◆ Provided material:
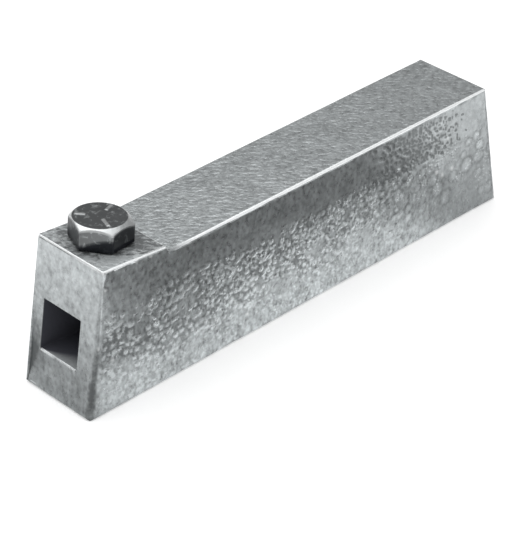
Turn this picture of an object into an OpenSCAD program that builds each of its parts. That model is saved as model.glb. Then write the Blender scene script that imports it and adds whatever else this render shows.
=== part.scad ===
// Straight tool bit holder: a cast block shank with a square bit socket in its nose
// and a hexagon head clamp screw. The nose points along -X, up is +Z, and the origin
// is in the middle of the foot.

/* [Shank] */
// Length along the foot
shank_len = 149.3; // [120:0.1:200]
// Width at the foot
shank_w = 24.4; // [22:0.1:32]
// Height of the plain top above the foot
shank_h = 37.2; // [35:0.1:39]
// Casting draft of each side, in degrees
side_draft = 0.3; // [0:0.1:1]
// Backward lean of the nose face, in degrees
nose_lean = 9.4; // [4:0.1:14]
// Forward lean of the heel face, in degrees
heel_lean = 10.5; // [4:0.1:16]

/* [Rounded edges] */
// Radius along the edges of the foot
foot_edge_r = 1.0; // [0.4:0.1:1.4]
// Radius along the long edges of the plain top
top_edge_r = 0.8; // [0.3:0.1:1.2]
// Radius around the pad and along the top of the nose
pad_edge_r = 0.5; // [0.2:0.1:0.8]
// Radius of the near nose corner at the pad
nose_corner_top_r = 0.5; // [0.2:0.1:0.9]
// Radius of the near nose corner at the foot
nose_corner_foot_r = 2.2; // [1.2:0.1:3]
// Radius of the far nose corner
far_corner_r = 0.6; // [0.2:0.1:1]
// Radius of the heel corners at the top
heel_corner_top_r = 0.8; // [0.3:0.1:1]
// Radius of the heel corners at the foot
heel_corner_foot_r = 1.6; // [1.2:0.1:2.4]

/* [Screw pad] */
// Height of the front edge of the pad above the foot
pad_h = 40.5; // [40:0.1:44]
// Length of the pad along the holder
pad_len = 19.9; // [18:0.1:26]
// Fall of the pad and of the bit socket towards the heel, in degrees
pad_slope = 5; // [3:0.1:6]
// Length of the sloping step from the pad down to the plain top
step_len = 0.6; // [0.3:0.1:1.5]
// Radius at the foot of the step
step_foot_r = 0.6; // [0.3:0.1:1]

/* [Bit socket] */
// Side of the square tool bit
bit_size = 12.7; // [8:0.1:13.5]
// Play between the bit and the cast socket, across the whole width
bit_play = 1.0; // [0.4:0.1:1.4]
// Height of the sill of the socket above the foot
sill_h = 11.5; // [8:0.1:13]
// Depth of the socket along its floor
socket_depth = 82; // [50:1:100]
// Distance of the socket from the middle, towards the far side
socket_shift = 0.9; // [0:0.1:1.5]
// Radius in the long corners of the socket
socket_corner_r = 0.3; // [0.2:0.1:1.5]
// Bevel of the sill at the mouth
sill_bevel = 0.3; // [0.2:0.1:1]

/* [Clamp screw] */
// Outside diameter of the screw thread
thread_d = 9.525; // [6:0.005:11]
// Play between the thread and its hole, on the radius
thread_play = 0.05; // [0.03:0.01:0.1]
// Length of the screw below its head
screw_len = 19.05; // [18:0.05:24]
// Length of the bevelled screw point
point_len = 1.1; // [0.5:0.1:2]
// Width of the hexagon head across its flats
head_af = 14.29; // [11:0.01:15]
// Height of the head, with its washer face
head_h = 6.5; // [5:0.1:8]
// Height of the washer face under the head
washer_face_h = 0.4; // [0.2:0.1:0.8]
// Diameter of the flat on top of the head
head_flat_d = 13.2; // [10:0.1:14]
// Angle of the bevel round the top of the head, in degrees
head_bevel = 40; // [20:1:45]
// Turn of the head about the screw, in degrees
head_turn = 9.2; // [0:0.1:60]
// Distance of the screw behind the front edge of the pad
screw_back = 10; // [9:0.1:12]
// Distance of the screw from the middle, towards the far side
screw_shift = 0.4; // [0:0.1:1.5]

/* [Hidden] */

// Extra length of a cutting shape past the surface that it cuts
over = 1;
// Facets of a full circle
fine = 96;

// Place of the nose face and of the heel face at a height above the foot
function nose_x(z) = -shank_len / 2 + z * tan(nose_lean);
function heel_x(z) = shank_len / 2 - z * tan(heel_lean);
// Half of the width at a height above the foot
function half_w(z) = shank_w / 2 - z * tan(side_draft);

pad_front_x = nose_x(pad_h);
pad_rear_x = pad_front_x + pad_len;
pad_rear_h = pad_h - pad_len * tan(pad_slope);
socket_size = bit_size + bit_play;
sill_x = nose_x(sill_h);
// Thickness of metal between the pad and the roof of the socket, square to both
roof_t = (pad_h - sill_h + (pad_front_x - sill_x) * tan(pad_slope)) * cos(pad_slope) - socket_size;
bore_r = thread_d / 2 + thread_play;

// Unit vector from one point to another
function way(from, to) = (to - from) / norm(to - from);
// Half of the angle at corner p of an outline, between its neighbours a and b
function half_angle(p, a, b) = acos(way(p, a) * way(p, b)) / 2;
// Where an arc of radius r in corner p meets the side towards a
function arc_end(p, a, b, r) = p + way(p, a) * r / tan(half_angle(p, a, b));
// Centre of that arc
function arc_centre(p, a, b, r) =
    p + way([0, 0], way(p, a) + way(p, b)) * r / sin(half_angle(p, a, b));

// Outline with a round corner at each point. An inside corner has a negative radius.
module rounded_outline(points, radii) {
    n = len(points);
    function before(i) = points[(i + n - 1) % n];
    function after(i) = points[(i + 1) % n];
    difference() {
        union() {
            polygon([for (i = [0:n - 1]) each [
                arc_end(points[i], before(i), after(i), abs(radii[i])),
                arc_end(points[i], after(i), before(i), abs(radii[i]))]]);
            for (i = [0:n - 1]) if (radii[i] > 0)
                translate(arc_centre(points[i], before(i), after(i), radii[i]))
                    circle(radii[i], $fn = fine);
        }
        for (i = [0:n - 1]) if (radii[i] < 0)
            translate(arc_centre(points[i], before(i), after(i), -radii[i]))
                circle(-radii[i], $fn = fine);
    }
}

// Section of what a round edge of radius r takes off a square one. The edge is at the
// origin, and the metal lies on its +X and +Y sides.
module edge_section(r) {
    difference() {
        translate([-over, -over]) square(r + over);
        translate([r, r]) circle(r, $fn = fine);
    }
}

// Bar of that section along the X axis, with the metal on its +Y and +Z sides
module edge_waste(r, length) {
    rotate([90, 0, 90]) linear_extrude(length) edge_section(r);
}

// What a corner whose radius grows from top_r down to foot_r takes off a square one.
// The corner is on the Z axis, and the metal lies on its +X and +Y sides. The round
// is a cone that touches both faces, with its tip on the corner above the metal.
module corner_waste(top_r, foot_r, height) {
    growth = (foot_r - top_r) / height;
    tip_h = foot_r / growth;
    reach = tip_h + over;
    wide = foot_r + 2 * over;
    tilt = atan(growth * sqrt(2));
    cone_angle = asin(sin(tilt) * sin(45));
    translate([0, 0, tip_h]) difference() {
        intersection() {
            rotate([0, -atan(growth), 0])
                translate([-wide, -wide, -reach]) cube([wide, 2 * wide, reach]);
            rotate([atan(growth), 0, 0])
                translate([-wide, -wide, -reach]) cube([2 * wide, wide, reach]);
        }
        rotate([0, -tilt, 45]) translate([0, 0, -2 * reach])
            cylinder(h = 2 * reach, r1 = 2 * reach * tan(cone_angle), r2 = 0, $fn = fine);
    }
}

// Side view of the casting: foot, leaning heel, plain top, step, sloping pad, nose
module side_view() {
    rounded_outline(
        [[-shank_len / 2, 0], [shank_len / 2, 0], [heel_x(shank_h), shank_h],
            [pad_rear_x + step_len, shank_h], [pad_rear_x, pad_rear_h], [pad_front_x, pad_h]],
        [foot_edge_r, foot_edge_r, top_edge_r, -step_foot_r, pad_edge_r, pad_edge_r]);
}

// Casting with its draft and with square long edges
module drafted_block() {
    tall = pad_h + over;
    intersection() {
        rotate([90, 0, 0]) linear_extrude(shank_w + 2 * over, center = true) side_view();
        rotate([90, 0, 90]) linear_extrude(shank_len + 2 * over, center = true)
            polygon([[-half_w(0), 0], [half_w(0), 0], [half_w(tall), tall], [-half_w(tall), tall]]);
    }
}

// What the round edges of the near side take off, apart from the nose corner. The far
// side is the same, mirrored.
module side_waste() {
    translate([-shank_len / 2 - over, -half_w(0), 0])
        edge_waste(foot_edge_r, shank_len + 2 * over);
    translate([pad_rear_x + step_len, -half_w(shank_h), shank_h])
        mirror([0, 0, 1]) edge_waste(top_edge_r, shank_len);
    translate([pad_front_x, -half_w(pad_h), pad_h]) rotate([0, pad_slope, 0])
        mirror([0, 0, 1]) translate([-over, 0, 0]) edge_waste(pad_edge_r, pad_len + over);
    translate([shank_len / 2, -half_w(0), 0]) rotate([-side_draft, -heel_lean, 0])
        mirror([1, 0, 0])
            corner_waste(heel_corner_top_r, heel_corner_foot_r, shank_h / cos(heel_lean));
}

// What the round nose corners take off. The near one grows towards the foot.
module nose_waste() {
    translate([-shank_len / 2, -half_w(0), 0]) rotate([-side_draft, nose_lean, 0])
        corner_waste(nose_corner_top_r, nose_corner_foot_r, pad_h / cos(nose_lean));
    translate([-shank_len / 2, half_w(0), 0]) rotate([side_draft, nose_lean, 0])
        mirror([0, 1, 0]) translate([0, 0, -over])
            linear_extrude(pad_h / cos(nose_lean) + 2 * over) edge_section(far_corner_r);
}

// Moves to the sill of the socket, with +X down the socket's slope
module at_sill() {
    translate([sill_x, socket_shift, sill_h]) rotate([0, pad_slope, 0]) children();
}

// Moves to where the screw goes through the pad, with +Z up the screw
module at_screw() {
    translate([pad_front_x, screw_shift, pad_h]) rotate([0, pad_slope, 0])
        translate([screw_back, 0, 0]) children();
}

// Square space for the tool bit, with its mouth in the nose and a closed far end
module bit_socket() {
    half = socket_size / 2;
    mouth = socket_size;
    at_sill() {
        translate([-mouth, 0, 0]) rotate([90, 0, 90]) linear_extrude(mouth + socket_depth)
            rounded_outline(
                [[-half, 0], [half, 0], [half, socket_size], [-half, socket_size]],
                [for (i = [1:4]) socket_corner_r]);
        rotate([0, 45, 0]) cube([sill_bevel * sqrt(2), socket_size - 2 * socket_corner_r,
            sill_bevel * sqrt(2)], center = true);
    }
}

// Hole for the screw thread, from the pad down into the socket
module screw_hole() {
    at_screw() {
        translate([0, 0, -roof_t - over]) cylinder(h = roof_t + 2 * over, r = bore_r, $fn = fine);
        translate([0, 0, -washer_face_h])
            cylinder(h = 2 * washer_face_h, r1 = bore_r, r2 = bore_r + 2 * washer_face_h, $fn = fine);
    }
}

// Cast block with its socket and screw hole
module holder_body() {
    color([0.66, 0.68, 0.69]) difference() {
        drafted_block();
        side_waste();
        mirror([0, 1, 0]) side_waste();
        nose_waste();
        bit_socket();
        screw_hole();
    }
}

// Screw head: a hexagon with a bevelled top on a round washer face
module screw_head() {
    corner_r = head_af / sqrt(3);
    drop = (corner_r - head_flat_d / 2) * tan(head_bevel);
    cylinder(h = washer_face_h + over / 2, d = head_af * 0.95, $fn = fine);
    intersection() {
        rotate([0, 0, head_turn]) translate([0, 0, washer_face_h])
            cylinder(h = head_h - washer_face_h, r = corner_r, $fn = 6);
        union() {
            cylinder(h = head_h - drop, r = corner_r + over, $fn = fine);
            translate([0, 0, head_h - drop])
                cylinder(h = drop, r1 = corner_r, r2 = head_flat_d / 2, $fn = fine);
        }
    }
}

// Screw body at the outside diameter of its thread, with a bevelled point
module screw_body() {
    thread_r = thread_d / 2;
    rotate_extrude($fn = fine) polygon([
        [0, -screw_len], [thread_r - point_len, -screw_len], [thread_r, point_len - screw_len],
        [thread_r, over / 2], [0, over / 2]]);
}

// Hexagon head screw, seated on the pad
module clamp_screw() {
    color([0.42, 0.44, 0.46]) at_screw() {
        screw_head();
        screw_body();
    }
}

holder_body();
clamp_screw();
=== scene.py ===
import math
import random
import bmesh
import bpy
from mathutils import Matrix, Vector, noise


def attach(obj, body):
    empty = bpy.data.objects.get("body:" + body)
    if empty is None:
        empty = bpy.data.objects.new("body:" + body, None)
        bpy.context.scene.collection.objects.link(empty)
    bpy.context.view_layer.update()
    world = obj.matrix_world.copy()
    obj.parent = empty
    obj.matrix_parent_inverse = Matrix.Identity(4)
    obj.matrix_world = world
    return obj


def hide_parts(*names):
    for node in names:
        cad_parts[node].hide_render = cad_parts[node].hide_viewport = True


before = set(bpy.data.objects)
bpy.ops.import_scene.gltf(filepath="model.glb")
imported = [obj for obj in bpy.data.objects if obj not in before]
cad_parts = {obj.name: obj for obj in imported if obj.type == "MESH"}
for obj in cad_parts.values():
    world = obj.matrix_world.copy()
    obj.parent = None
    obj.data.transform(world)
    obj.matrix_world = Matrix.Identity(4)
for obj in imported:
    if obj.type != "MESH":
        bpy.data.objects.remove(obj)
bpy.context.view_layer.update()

mm = 0.001  # the scene is in metres, and the sizes below are in millimetres


class Signal:  # one output of a node, so that maths on surface values reads as plain maths
    def __init__(self, finish, socket):
        self.finish = finish
        self.socket = socket

    def maths(self, operation, *values):
        return self.finish.node("ShaderNodeMath", {"operation": operation}, *values)

    def __add__(self, other):
        return self.maths("ADD", self, other)

    def __radd__(self, other):
        return self.maths("ADD", other, self)

    def __sub__(self, other):
        return self.maths("SUBTRACT", self, other)

    def __rsub__(self, other):
        return self.maths("SUBTRACT", other, self)

    def __mul__(self, other):
        return self.maths("MULTIPLY", self, other)

    def __rmul__(self, other):
        return self.maths("MULTIPLY", other, self)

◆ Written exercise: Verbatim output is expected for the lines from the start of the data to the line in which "heel_lean = 10.5; // [4:0.1:16]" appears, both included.

◆ Reply:
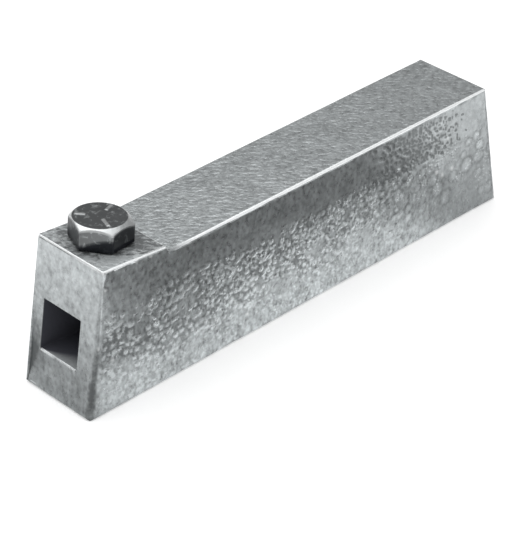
Turn this picture of an object into an OpenSCAD program that builds each of its parts. That model is saved as model.glb. Then write the Blender scene script that imports it and adds whatever else this render shows.
=== part.scad ===
// Straight tool bit holder: a cast block shank with a square bit socket in its nose
// and a hexagon head clamp screw. The nose points along -X, up is +Z, and the origin
// is in the middle of the foot.

/* [Shank] */
// Length along the foot
shank_len = 149.3; // [120:0.1:200]
// Width at the foot
shank_w = 24.4; // [22:0.1:32]
// Height of the plain top above the foot
shank_h = 37.2; // [35:0.1:39]
// Casting draft of each side, in degrees
side_draft = 0.3; // [0:0.1:1]
// Backward lean of the nose face, in degrees
nose_lean = 9.4; // [4:0.1:14]
// Forward lean of the heel face, in degrees
heel_lean = 10.5; // [4:0.1:16]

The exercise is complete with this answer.